UPDATE: Text messages construed to be leading to sex [sexting] will be defined as porn and attract punishment says porn committee leader
— Mujuni Raymond (@qataharraymond) September 6, 2017
This tweet was one of the first to announce the new ban on sexting by the Ugandan government. The new sexting ban (yes, we know it is as ridiculous as it sounds), sees the Ugandan government threatening to force telecommunication networks in the country to grant them access to the text messages shared by subscribers and all text messages shared between users scrutinised for an explicit content, which can then be construed as ‘sexting’ or ‘pornography’.
A Ugandan professor Dr. Annette Kzeaambu has been announced as the head of a national Porn Committee that is supposed to oversee the sexting ban and punish defaulters.
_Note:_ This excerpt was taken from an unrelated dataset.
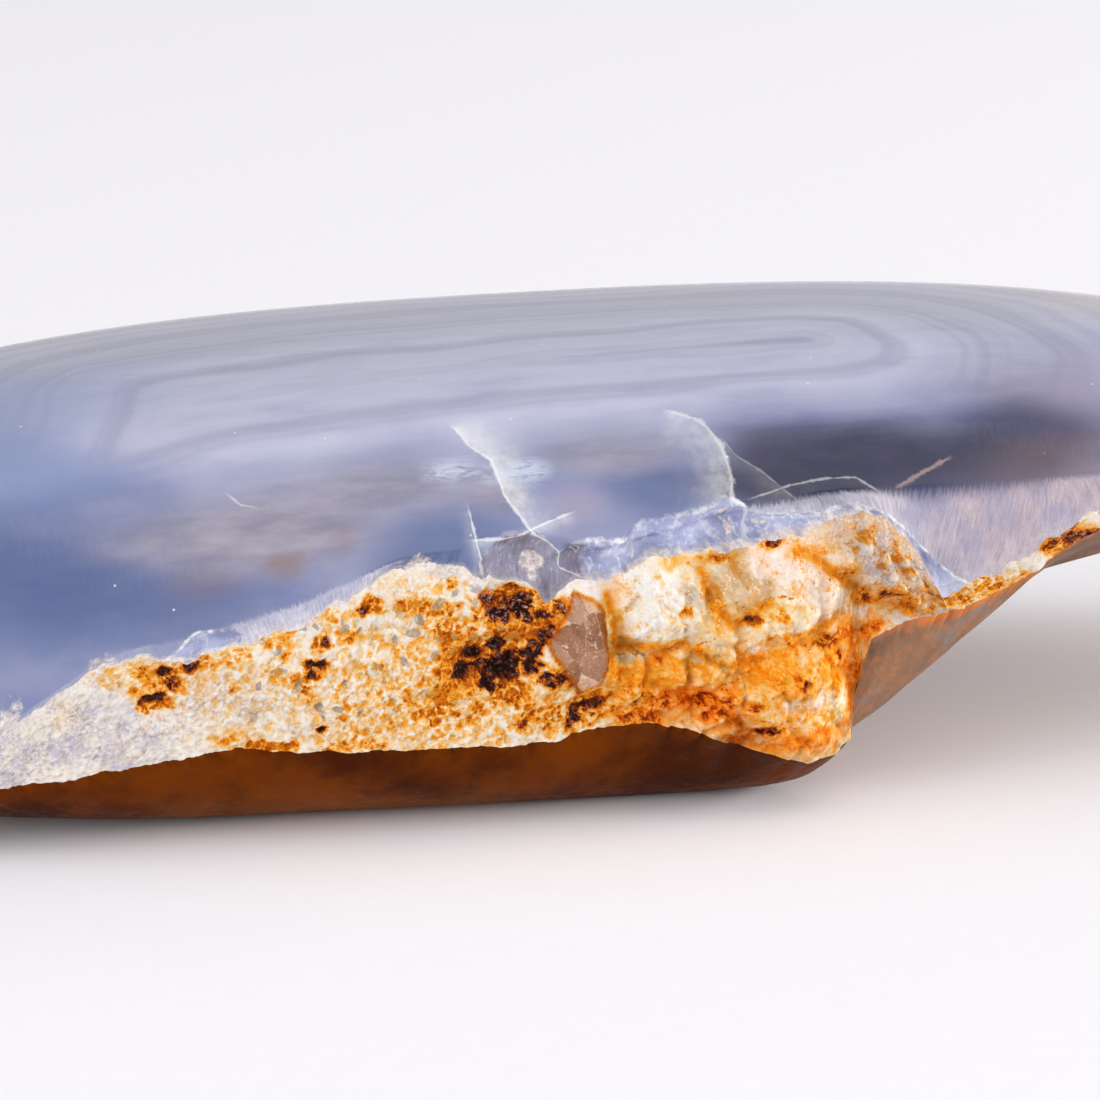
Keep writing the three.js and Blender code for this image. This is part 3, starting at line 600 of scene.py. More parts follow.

The committee has already purportedly purchased an $88,0000 ‘machine’ to help them spy on Ugandan citizens and single out defaulters.
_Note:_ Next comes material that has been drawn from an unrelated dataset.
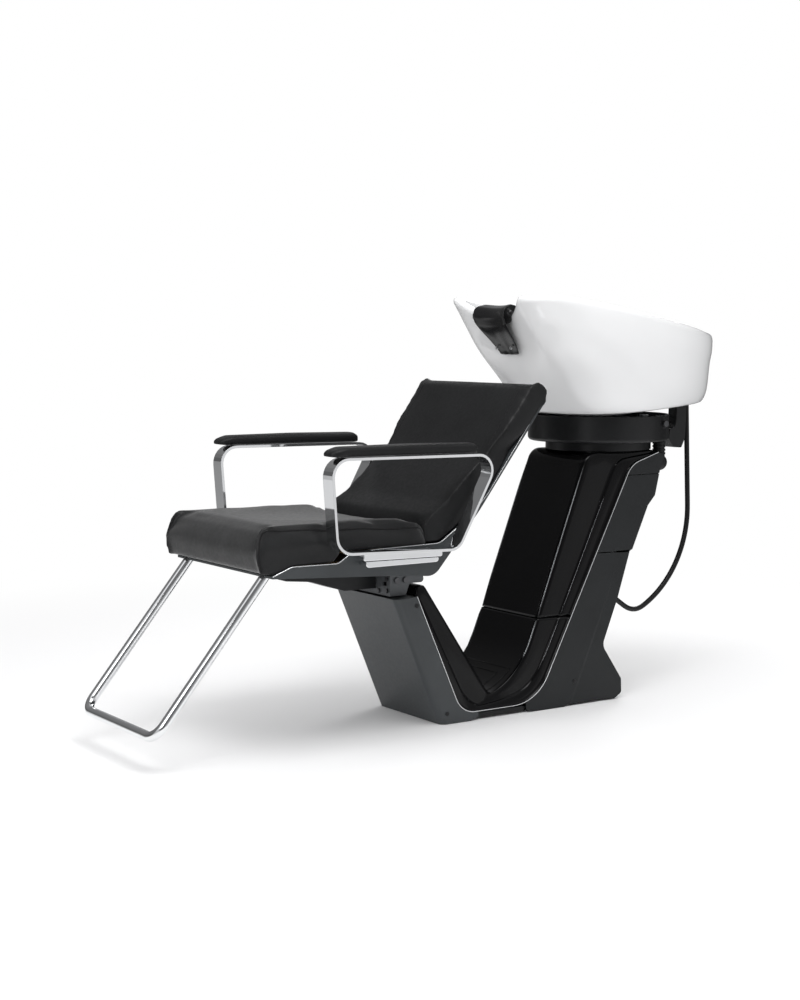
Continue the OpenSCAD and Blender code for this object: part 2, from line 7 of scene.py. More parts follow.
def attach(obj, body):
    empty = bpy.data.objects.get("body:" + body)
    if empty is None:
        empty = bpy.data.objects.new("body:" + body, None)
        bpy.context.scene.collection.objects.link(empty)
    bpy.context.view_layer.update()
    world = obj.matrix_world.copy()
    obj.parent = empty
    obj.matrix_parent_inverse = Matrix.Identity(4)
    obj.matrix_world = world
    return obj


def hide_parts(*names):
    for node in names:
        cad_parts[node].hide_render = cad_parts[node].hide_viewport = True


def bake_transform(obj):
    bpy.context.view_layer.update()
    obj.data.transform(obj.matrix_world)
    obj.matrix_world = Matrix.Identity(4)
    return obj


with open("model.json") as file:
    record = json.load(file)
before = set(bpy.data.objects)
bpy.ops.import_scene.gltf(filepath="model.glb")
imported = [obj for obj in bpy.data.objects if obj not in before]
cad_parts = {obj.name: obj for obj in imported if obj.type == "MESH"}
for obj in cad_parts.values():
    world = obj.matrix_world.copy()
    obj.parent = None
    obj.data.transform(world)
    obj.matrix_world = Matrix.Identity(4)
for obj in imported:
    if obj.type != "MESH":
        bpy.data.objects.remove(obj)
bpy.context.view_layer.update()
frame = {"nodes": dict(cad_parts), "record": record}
COL = bpy.context.scene.collection
MM = 0.001


# ------------------------------------------------------------------ materials
def principled(name):
    m = bpy.data.materials.new(name)
    m.use_nodes = True
    nt = m.node_tree
    b = nt.nodes["Principled BSDF"]
    return m, nt, b


def finish(name, color, rough=0.5, metal=0.0, spec=0.5, coat=0.0, coat_rough=0.05, var=0.12, rvar=0.12, vscale=9.0,
           bumps=(), bevel=0.0, sheen=0.0, wear=0.0, wear_color=None, cells=0.0):
    """One procedural finish: colour and roughness variation, layered bumps, edge rounding and edge wear."""
    m, nt, b = principled(name)
    N, L = nt.nodes, nt.links

    def node(t, **k):
        n = N.new(t)
        for a, v in k.items():
            setattr(n, a, v)
        return n

    co = node("ShaderNodeTexCoord").outputs["Object"]

    def noise(scale, detail=4.0, rough_=0.55, stretch=None):
        src = co
        if stretch:
            mp = node("ShaderNodeMapping")
            mp.inputs["Scale"].default_value = stretch
            L.new(co, mp.inputs["Vector"])
            src = mp.outputs["Vector"]
        n = node("ShaderNodeTexNoise")
        n.inputs["Scale"].default_value = scale
        n.inputs["Detail"].default_value = detail
        n.inputs["Roughness"].default_value = rough_
        L.new(src, n.inputs["Vector"])
        return n.outputs["Fac"]

    def mrange(src, lo, hi, a=0.0, c=1.0):
        r = node("ShaderNodeMapRange")
        r.inputs["From Min"].default_value, r.inputs["From Max"].default_value = lo, hi
        r.inputs["To Min"].default_value, r.inputs["To Max"].default_value = a, c
        L.new(src, r.inputs["Value"])
        return r.outputs["Result"]

    big = noise(vscale)
    mix = node("ShaderNodeMix", data_type="RGBA")
    dark = [c * (1 - var) for c in color]
    lite = [min(1, c * (1 + var)) for c in color]
    mix.inputs["A"].default_value = (*dark, 1)
    mix.inputs["B"].default_value = (*lite, 1)
    L.new(mrange(big, 0.35, 0.65), mix.inputs["Factor"])
    out = mix.outputs["Result"]
    if cells:  # pores or grain darkening between cells
        v = node("ShaderNodeTexVoronoi", feature="DISTANCE_TO_EDGE")
        v.inputs["Scale"].default_value = cells
        L.new(co, v.inputs["Vector"])
        cm = node("ShaderNodeMix", data_type="RGBA", blend_type="MULTIPLY")
        L.new(mrange(v.outputs["Distance"], 0.0, 0.12, 1.0, 0.0), cm.inputs["Factor"])
        L.new(out, cm.inputs["A"])
        cm.inputs["B"].default_value = (0.6, 0.6, 0.6, 1)
        out = cm.outputs["Result"]
    fine = noise(vscale * 14, 3.0)
    L.new(mrange(fine, 0.3, 0.7, max(0.02, rough * (1 - rvar)), min(1, rough * (1 + rvar))), b.inputs["Roughness"])
    normal = None
    if bevel:
        bv = node("ShaderNodeBevel", samples=3)
        bv.inputs["Radius"].default_value = bevel
        normal = bv.outputs["Normal"]
        if wear:
            geo = node("ShaderNodeNewGeometry")
            dot = node("ShaderNodeVectorMath", operation="DOT_PRODUCT")
            L.new(bv.outputs["Normal"], dot.inputs[0])
            L.new(geo.outputs["Normal"], dot.inputs[1])
            edge = mrange(dot.outputs["Value"], 0.80, 0.97, wear, 0.0)
            brk = node("ShaderNodeMath", operation="MULTIPLY")
            L.new(edge, brk.inputs[0])
            L.new(mrange(noise(60, 5), 0.42, 0.62), brk.inputs[1])
            wm = node("ShaderNodeMix", data_type="RGBA")
            L.new(brk.outputs[0], wm.inputs["Factor"])
            L.new(out, wm.inputs["A"])
            wm.inputs["B"].default_value = (*(wear_color or [min(1, c * 2.2 + 0.03) for c in color]), 1)
            out = wm.outputs["Result"]
    L.new(out, b.inputs["Base Color"])
    for kind, scale, strength, dist in bumps:
        if kind == "noise":
            h = noise(scale, 5.0)
        elif kind == "brush":
            h = noise(scale, 3.0, 0.6, (1.0, 0.03, 1.0))
        elif kind == "cells":
            v = node("ShaderNodeTexVoronoi", feature="SMOOTH_F1")
            v.inputs["Scale"].default_value = scale
            v.inputs["Smoothness"].default_value = 0.4
            L.new(co, v.inputs["Vector"])
            h = v.outputs["Distance"]
        else:  # braid
            w = node("ShaderNodeTexWave", wave_type="BANDS", bands_direction="DIAGONAL")
            w.inputs["Scale"].default_value = scale
            w.inputs["Distortion"].default_value = 0.5
            L.new(co, w.inputs["Vector"])
            h = w.outputs["Fac"]
        bp = node("ShaderNodeBump")
        bp.inputs["Strength"].default_value = strength
        bp.inputs["Distance"].default_value = dist
        L.new(h, bp.inputs["Height"])
        if normal is not None:
            L.new(normal, bp.inputs["Normal"])
        normal = bp.outputs["Normal"]
    if normal is not None:
        L.new(normal, b.inputs["Normal"])
    b.inputs["Metallic"].default_value = metal
    b.inputs["Specular IOR Level"].default_value = spec
    b.inputs["Coat Weight"].default_value = coat
    b.inputs["Coat Roughness"].default_value = coat_rough
    b.inputs["Sheen Weight"].default_value = sheen
    b.inputs["Sheen Roughness"].default_value = 0.4
    return m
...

Keep in mind that this is Uganda, a country where corruption reigns, education facilities have remained terrible and the public healthcare system can’t save its sick. It was reported that the day before the porn committee was inaugurated, there was a Rotary Cancer run to collect funds to buy a radiotherapy machine for a Kampala-based hospital. The country apparently has had no radiotherapy machine since the only one broke down last year.
This is the latest ban in a series of Ugandan hard knocks on the sexual freedoms of its citizens. It follows bans on miniskirts, pornography and homosexuality.
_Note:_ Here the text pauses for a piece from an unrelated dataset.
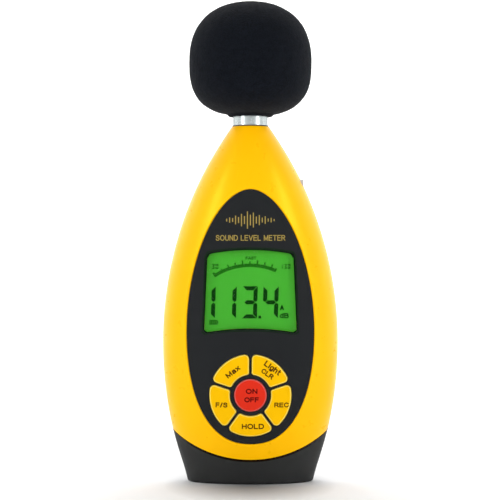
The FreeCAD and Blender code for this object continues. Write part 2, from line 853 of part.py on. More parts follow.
def build_batteries():
    for number in CELLS:
        x = cell_x(number)
        up = points_up(number)
        low = "cell_low" if up else "cell_low + 0.8"
        can = rod("cell_can", "cell_radius", (x, "cell_depth", low), "cell_length - 0.8", "Z")
        nub_low = "cell_low + cell_length - 0.8" if up else "cell_low"
        nub = rod("cell_nub", "1.9", (x, "cell_depth", nub_low), "0.8", "Z")
        keep(f"battery_{number}", fuse(f"battery_{number}_body", can, nub))


def build_tray():
    rim = "tray_rim"
    outside = block(
        "tray_outside",
        ("-tray_half_width - tray_wall", "tray_half_width + tray_wall"),
        ("cell_depth - cell_radius - fit_gap - tray_wall", rim),
        ("tray_low - tray_wall", "tray_high + tray_wall"),
    )
    inside = block(
        "tray_inside",
        ("-tray_half_width", "tray_half_width"),
        ("cell_depth - cell_radius - fit_gap", "20"),
        ("tray_low", "tray_high"),
    )
    keep("battery_tray", cut("battery_tray_cut", outside, inside))


def build_contacts():
    """Flat plates for the raised poles, arched leaf springs for the flat ones."""
    plates, springs = [], []
    depth = ("cell_depth - 3.6", "cell_depth + 1.6")
    for number in CELLS:
        x = cell_x(number)
        across = (f"{x} - 3.8", f"{x} + 3.8")
        for top in (False, True):
            wall = "tray_high - contact_thick" if top else "tray_low"
            plate = block("contact_plate", across, depth, (wall, f"{wall} + contact_thick"))
            if top == points_up(number):
                plates.append(plate)
                continue
            springs.append(fuse("leaf_spring", plate, leaf_arch(x, top)))
    keep("battery_contacts", group("Part::Compound", "contact_set", "Links", plates))
    keep("battery_springs", group("Part::Compound", "spring_set", "Links", springs))


def leaf_arch(x, top):
    """A shallow arch of strip whose crown touches the cell."""
    reach = "cell_low - tray_low" if not top else "tray_high - cell_low - cell_length"
    radius = f"(({reach})^2 + 9) / (2 * ({reach}))"
    base = "tray_low" if not top else "tray_high"
    sign = "1" if not top else "-1"
    centre = f"{base} + {sign} * (({reach}) - {radius})"
    outer_rod = rod("arch_outer", radius, (f"{x}", "cell_depth - 3.6", centre), "5.2")
    inner_rod = rod("arch_inner", f"{radius} - contact_thick", (f"{x}", "cell_depth - 4", centre), "6")
    depth = ("cell_depth - 4", "cell_depth + 3")
    keep_side = block("arch_side", around(x, 3.4), depth, ("tray_low", "tray_high"))
    ring = cut("arch_ring", outer_rod, inner_rod)
    return common("arch", ring, keep_side)


def build_door():
    skin = cut("door_skin", outer, inner_loft)
    patch = common("door_patch", skin, door_window("door_extent", "0", ("parting + 1", "20")))
    rib_depth = ("cell_depth + cell_radius + 1.4", "15")
    rib_heights = ("cell_low + 2", "cell_low + cell_length - 2")
    ribs = [block("door_rib", around(x, 0.6), rib_depth, rib_heights) for x in (-8.0, 0.0, 8.0)]
    clipped = common("door_ribs", fuse("door_rib_set", *ribs), tongue_form)
    grips = []
    for step in range(6):
        height = f"door_high - 5 - 1.7 * {step}"
        grips.append(rod("door_grip", "0.6", ("-7", half_depth(f"({height})"), height), "14", "X"))
    keep("battery_door", cut("battery_door_cut", fuse("door_body", patch, clipped), *grips))
    pad_depth = ("cell_depth + cell_radius + 0.1", "cell_depth + cell_radius + 1.4")
    keep("door_pad", block("door_pad_block", around(0, 13), pad_depth, around(50, 4)))


# --- fasteners, tripod insert and leads ----------------------------------------------------------
def build_case_screws():
    screws = []
    for x, z, seat in CASE_SCREWS:
        shaft = rod("case_screw_shaft", "screw_radius", (x, f"{seat} - screw_length", z), "screw_length")
        head = rod("case_screw_head", "screw_head_radius", (x, seat, z), "screw_head_thick")
        cross_depth = (f"{seat} + screw_head_thick - 0.9", f"{seat} + 5")
        bits = [
            block("screw_cross", around(x, across), cross_depth, around(z, up))
            for across, up in ((1.2, 0.25), (0.25, 1.2))
        ]
        screws.append(cut("case_screw", fuse("case_screw_blank", shaft, head), *bits))
    keep("case_screws", group("Part::Compound", "case_screw_set", "Links", screws))


def build_tripod_insert():
    length = "tripod_outer - tripod_inner"
    body = rod("insert_body", "tripod_radius", ("0", "tripod_inner", "tripod_height"), length)
    thread = rod("insert_bore", "tripod_bore", ("0", "tripod_inner - 1", "tripod_height"), "12")
    middle = ("0", "(tripod_inner + tripod_outer) / 2", "tripod_height")
    ring = primitive("Part::Torus", "insert_groove", middle, "Y", Radius1="tripod_radius", Radius2="0.5")
    keep("tripod_insert", cut("tripod_insert_cut", body, thread, ring))


def bent_lead(name, points):
    """A round wire along straight runs joined by tangent arcs."""
    start, corner, end = points
    into = (corner - start).normalize()
    away = (end - corner).normalize()
    bend = 0.45 * min((corner - start).Length, (end - corner).Length)
    arc_start = corner - into * bend
    arc_end = corner + away * bend
    centre = arc_start + away * bend
    middle = centre + (corner - centre).normalize() * bend
    edges = [
        Part.LineSegment(start, arc_start).toShape(),
        Part.Arc(arc_start, middle, arc_end).toShape(),
        Part.LineSegment(arc_end, end).toShape(),
    ]
    section = Part.Wire(Part.makeCircle(size("lead_radius"), start, into))
    lead = doc.addObject("Part::Feature", name)
    lead.Shape = Part.Wire(edges).makePipeShell([section], True, False)
    return place(lead, ("0", "0", "0"))


def build_leads():
    board_back = size("board_thick") - size("board_front")
    barrel_low = size("barrel_low")
    mic_leads = []
    for x in (-2.5, 0.0, 2.5):
        corner = Vector(x, 0, barrel_low - 8)
        points = [Vector(x, board_back, corner.z), corner, Vector(x, 0, barrel_low)]
        mic_leads.append(bent_lead("mic_wire", points))
    keep("mic_leads", group("Part::Compound", "mic_lead_set", "Links", mic_leads))
    tray_top = size("tray_high") + size("tray_wall")
    for name, x in (("battery_lead_plus", 15.0), ("battery_lead_minus", -15.0)):
        corner = Vector(x, 2.5, tray_top + 6.5)
        points = [Vector(x, corner.y, tray_top), corner, Vector(x, board_back, corner.z)]
        keep(name, bent_lead(f"{name}_wire", points))


build_front_shell()
build_rear_shell()
build_panel()
for key_name in KEYS:
    build_key(key_name)
build_keypad_mat()
build_display()
build_board()
build_trimmer()
build_microphone()
build_windscreen()
build_batteries()
build_tray()
build_contacts()
build_door()
build_case_screws()
build_tripod_insert()
build_leads()
doc.recompute()

# --- check and write ------------------------------------------------------------------------------
for item in doc.Objects:
    if "Invalid" in item.State or "Error" in item.State:
        raise RuntimeError(f"{item.Label} failed: {item.State}")
for name, item in parts.items():
    if item.Shape.isNull() or not item.Shape.isValid():
        raise RuntimeError(f"{name} has no valid shape")

os.makedirs("parts", exist_ok=True)
for name, item in parts.items():
    item.Shape.exportStep(f"parts/{name}.step")
    print(f"{name}: {len(item.Shape.Solids)} solid(s), {item.Shape.Volume:.1f} mm3")
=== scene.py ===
import math

import bmesh
import bpy
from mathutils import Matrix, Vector, noise


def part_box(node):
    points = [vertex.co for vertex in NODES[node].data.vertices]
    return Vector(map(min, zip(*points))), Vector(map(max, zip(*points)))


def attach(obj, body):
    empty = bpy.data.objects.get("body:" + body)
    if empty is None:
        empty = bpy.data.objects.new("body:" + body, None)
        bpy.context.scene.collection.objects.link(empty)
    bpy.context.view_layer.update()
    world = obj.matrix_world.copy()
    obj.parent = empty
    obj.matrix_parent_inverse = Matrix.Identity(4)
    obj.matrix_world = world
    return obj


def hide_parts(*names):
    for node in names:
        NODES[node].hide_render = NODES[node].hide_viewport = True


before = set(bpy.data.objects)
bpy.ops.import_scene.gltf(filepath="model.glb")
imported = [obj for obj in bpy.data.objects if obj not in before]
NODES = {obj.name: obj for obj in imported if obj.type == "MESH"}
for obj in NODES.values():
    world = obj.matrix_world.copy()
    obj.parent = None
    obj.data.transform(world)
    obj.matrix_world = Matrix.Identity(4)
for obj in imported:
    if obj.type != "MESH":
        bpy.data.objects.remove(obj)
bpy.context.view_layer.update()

# A hand-held sound level meter, standing upright. Metres, +Z up, the display faces -Y.
MM = 0.001

# --- places that the looks are worked out from ----------------------------------------------------
PANEL_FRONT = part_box("front_panel")[0].y
GLASS_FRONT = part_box("lcd_glass")[0].y
KEY_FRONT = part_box("key_power")[0].y
FOAM_LOW, FOAM_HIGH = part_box("windscreen")
BARREL_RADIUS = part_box("mic_grid")[1].x
NECK_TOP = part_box("front_shell")[1].z
PANEL_CROWN = 100 * MM  # radius that the panel is bent to
LENS_THICK = 1.2 * MM
INK = 0.03 * MM  # how far print stands off its surface


def crown_depth(x, front, radius):
    """Depth of a surface bent about an upright axis, whose nearest line is at front."""
    return front + radius - math.sqrt(radius * radius - x * x)


def on_panel(x):
    return crown_depth(x, PANEL_FRONT, PANEL_CROWN)


def on_keys(x):
    proud = PANEL_FRONT - KEY_FRONT
    return crown_depth(x, KEY_FRONT, PANEL_CROWN + proud)


def on_glass(x):
    return GLASS_FRONT


def behind_lens(x):
    return on_panel(x) + LENS_THICK


# --- material building blocks ---------------------------------------------------------------------
def linear(red, green, blue):
    """A colour given in display values from 0 to 255, as the light values that shaders take."""
    def channel(value):
        value /= 255
        return value / 12.92 if value <= 0.04045 else ((value + 0.055) / 1.055) ** 2.4

    return (channel(red), channel(green), channel(blue), 1)


def add(tree, kind, **inputs):
    """A new node, whose inputs are set to values or linked to other nodes' outputs."""
    node = tree.nodes.new(kind)
    for name, value in inputs.items():
        socket = node.inputs[name.replace("_", " ")]
        if isinstance(value, bpy.types.NodeSocket):
            tree.links.new(value, socket)
        else:
            socket.default_value = value
    return node


def object_place(tree):
    return tree.nodes.new("ShaderNodeTexCoord").outputs["Object"]


def speckle(tree, scale, detail=3.0):
    """Noise in the object's own space; scale is in features per metre."""
    place = object_place(tree)
    node = add(tree, "ShaderNodeTexNoise", Vector=place, Scale=scale, Detail=detail, Roughness=0.55)
    return node.outputs["Fac"]


def between(tree, factor, low, high, start=0.3, end=0.7):
    """Maps a factor from start..end onto low..high."""
    node = add(tree, "ShaderNodeMapRange", Value=factor)
    for name, value in (("From Min", start), ("From Max", end), ("To Min", low), ("To Max", high)):
        node.inputs[name].default_value = value
    return node.outputs["Result"]


def multiplied(tree, first, second):
    node = tree.nodes.new("ShaderNodeMath")
    node.operation = "MULTIPLY"
    tree.links.new(first, node.inputs[0])
    tree.links.new(second, node.inputs[1])
    return node.outputs[0]


def length_of(tree, vector):
    node = add(tree, "ShaderNodeVectorMath", Vector=vector)
    node.operation = "LENGTH"
    return node.outputs["Value"]


# Where a Mix node that is set to colours keeps its two inputs and its result.
MIX_FIRST, MIX_SECOND, MIX_RESULT = 6, 7, 2


def blended(tree, factor, first, second):
    """The first colour where the factor is 0 and the second where it is 1."""
    node = tree.nodes.new("ShaderNodeMix")
    node.data_type = "RGBA"
    tree.links.new(factor, node.inputs["Factor"])
    for place, value in ((MIX_FIRST, first), (MIX_SECOND, second)):
        if isinstance(value, bpy.types.NodeSocket):
            tree.links.new(value, node.inputs[place])
        else:
            node.inputs[place].default_value = value
    return node.outputs[MIX_RESULT]


def scaled(colour, share):
    return (*(channel * share for channel in colour[:3]), 1)


def sharp_edge_mask(tree):
    """1 on sharp outer edges and 0 elsewhere."""
    flat, sharp = 0.52, 0.60
    geometry = tree.nodes.new("ShaderNodeNewGeometry")
    return between(tree, geometry.outputs["Pointiness"], 0.0, 1.0, flat, sharp)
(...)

How did things spiral this far in Uganda and why isn’t anyone saying anything?
The Ugandan government under long time dictator, Yoweri Museveni has increasingly fallen out of favour with the West because of a 2005 constitutional amendment that removed presidential term limits and allows Museveni to continue to rule ad-infinitum.
As Museveni lost the support of Western financiers he found one enduring backer, American based Christian fundamentalist group, The Fellowship, which considers Museveni their ‘Key Man in Africa’.
In exchange for access to the Fellowship’s vast and untaxed funds, Museveni has allowed the group spread its fundamentalist and often violent doctrines in Uganda, often codifying them in the countries laws. The brutal laws passed against LGBT persons was a direct influence of The Fellowship’s policies in Uganda, as well as the continued dependence and exultation of religion in government spaces. It has also allowed figures like famous pastor Martin Ssempa – who has been convicted of trying to frame a fellow pastor with false accusations of homosexuality – operate freely in Uganda.
The Christian evangelical non-profits of Uganda make up one fifth of the country’s NGO’s and are worth at least $4 Billion by modest estimates. With that kind of money and influence and Museveni himself personally endorsing these organisations, something drastic needs to happen by way of policy. Otherwise, we will only see more of these ridiculousness occur in modern day Uganda.
For now, we wait to see how the new sexting law will be implemented in a country where everyone is now hip to encryption.